The previous patch lifted the deadline bandwidth check during the kexec
process, which raises a potential issue: as the number of online CPUs
decreases, DL tasks may be crowded onto a few CPUs, which may starve the
CPU hotplug kthread. As a result, the hot-removal cannot proceed in
practice. On the other hand, as CPUs are offlined one by one, all tasks
will eventually be migrated to the kexec CPU.
Therefore, this patch marks all other CPUs as inactive to signal the
scheduler to migrate tasks to the kexec CPU during hot-removal.
Signed-off-by: Pingfan Liu <piliu@redhat.com>
Cc: Waiman Long <longman@redhat.com>
Cc: Peter Zijlstra <peterz@infradead.org>
Cc: Juri Lelli <juri.lelli@redhat.com>
Cc: Pierre Gondois <pierre.gondois@arm.com>
Cc: Thomas Gleixner <tglx@linutronix.de>
Cc: kexec@lists.infradead.org
To: linux-kernel@vger.kernel.org
---
kernel/cpu.c | 10 ++++++++++
1 file changed, 10 insertions(+)
diff --git a/kernel/cpu.c b/kernel/cpu.c
index db9f6c539b28c..76aa0f784602b 100644
--- a/kernel/cpu.c
+++ b/kernel/cpu.c
@@ -1546,6 +1546,16 @@ void smp_shutdown_nonboot_cpus(unsigned int primary_cpu)
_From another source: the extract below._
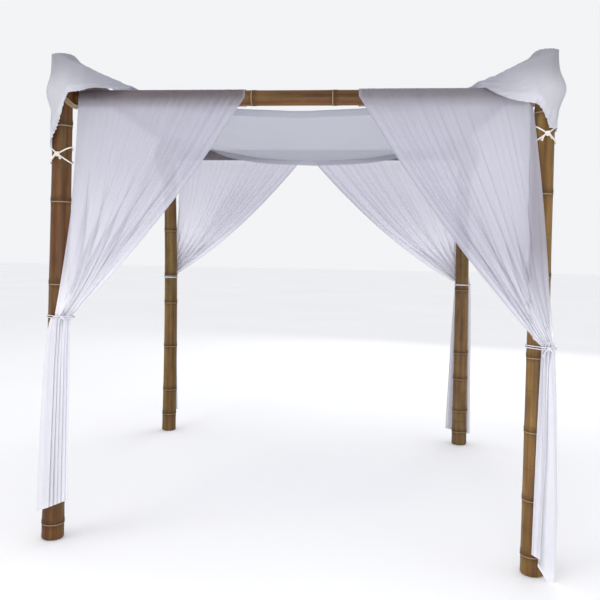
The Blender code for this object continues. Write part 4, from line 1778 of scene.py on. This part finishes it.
    def _sweep(self, u: np.ndarray) -> np.ndarray:
        """Rows down from the beam and across to the pole.

        Args:
            u: The columns' shares across the cloth, 0 at its outer edge.

        Returns:
            The rows.
        """
        top, end = self._hang(u), self._gather(u)
        control = (top + end) / 2
        control[:, 0] -= self.corner.sign_x * self.slack * (1 - u)
        control[:, 2] -= self.sag * u
        rows = []
        for t in np.linspace(0, 1, self.sweep_rows, endpoint=False):
            row = top * (1 - t) ** 2 + control * 2 * t * (1 - t) + end * t * t
            row[:, 1] = top[:, 1] + (end[:, 1] - top[:, 1]) * t ** self.sweep_inward
            rows.append(self._outside_pole(row, 0.005 + 0.035 * t ** 5))
        return np.array(rows)

    def _tail(self, u: np.ndarray) -> np.ndarray:
        """Rows from the tie down to the hem.

        Args:
            u: The columns' shares across the cloth, 0 at its outer edge.

        Returns:
            The rows.
        """
        end = self._gather(u)
        foot = self.hem[0] + (self.hem[1] - self.hem[0]) * u
        foot = foot + self.lifted * (1 - eased(u, 0.0, self.lifted_share))
        hanging = self.tail[0] + (self.tail[1] - self.tail[0]) * u
        rows = []
        for t in np.linspace(0, 1, self.tail_rows):
            spread = t ** self.tail_power
            z = end[:, 2] * (1 - t) + foot * t
            line = self.bundle_line(z, self.tail_depth, self.clear_at_tail)
            y = np.where(self.outward * (line - end[:, 1]) > 0, line, end[:, 1])
            rows.append(np.stack([end[:, 0] + (hanging - end[:, 0]) * spread, y, z], axis=-1))
        return np.array(rows)

    def _folded(self, rows: np.ndarray, u: np.ndarray) -> np.ndarray:
        """Adds the folds to the smooth rows.

        Args:
            rows: The cloth without folds, as rows of columns.
            u: The columns' shares across the cloth.

        Returns:
            The folded cloth.
        """
        normals = normals_of(rows)
        normals *= np.sign((normals[..., 1] * self.outward).mean()) or 1
        normals[: self.pocket_rows] = normals_of(rows[: self.pocket_rows + 1])[: self.pocket_rows]
        count = len(rows)
        first, last = self.pocket_rows, self.pocket_rows + self.sweep_rows
        place = np.arange(count)
        t = np.clip((place - first) / self.sweep_rows, 0, 1)
        down = np.clip((place - last) / self.tail_rows, 0, 1)
        grid_u, grid_t = np.meshgrid(u, t + down)
        gathered = (t + down)[:, None]
        bunched = eased(gathered, 0.5, 0.98)
        toward_inner = 0.34 + 0.66 * eased(grid_u, 0.12, 0.72)
        evenness = toward_inner * (1 - bunched) + bunched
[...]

if (!cpu_online(primary_cpu))
primary_cpu = cpumask_first(cpu_online_mask);
+ /*
+ * Mark all other CPUs as inactive so the scheduler won't select them as
+ * migration targets.
+ */
+ for_each_online_cpu(cpu) {
+ if (cpu == primary_cpu)
+ continue;
+ set_cpu_active(cpu, false);
+ }
+
for_each_online_cpu(cpu) {
if (cpu == primary_cpu)
continue;
--
2.49.0
On Wed, Oct 22 2025 at 20:13, Pingfan Liu wrote:
> The previous patch lifted the deadline bandwidth check during the kexec
Once this is applied 'The previous patch' is meaningless.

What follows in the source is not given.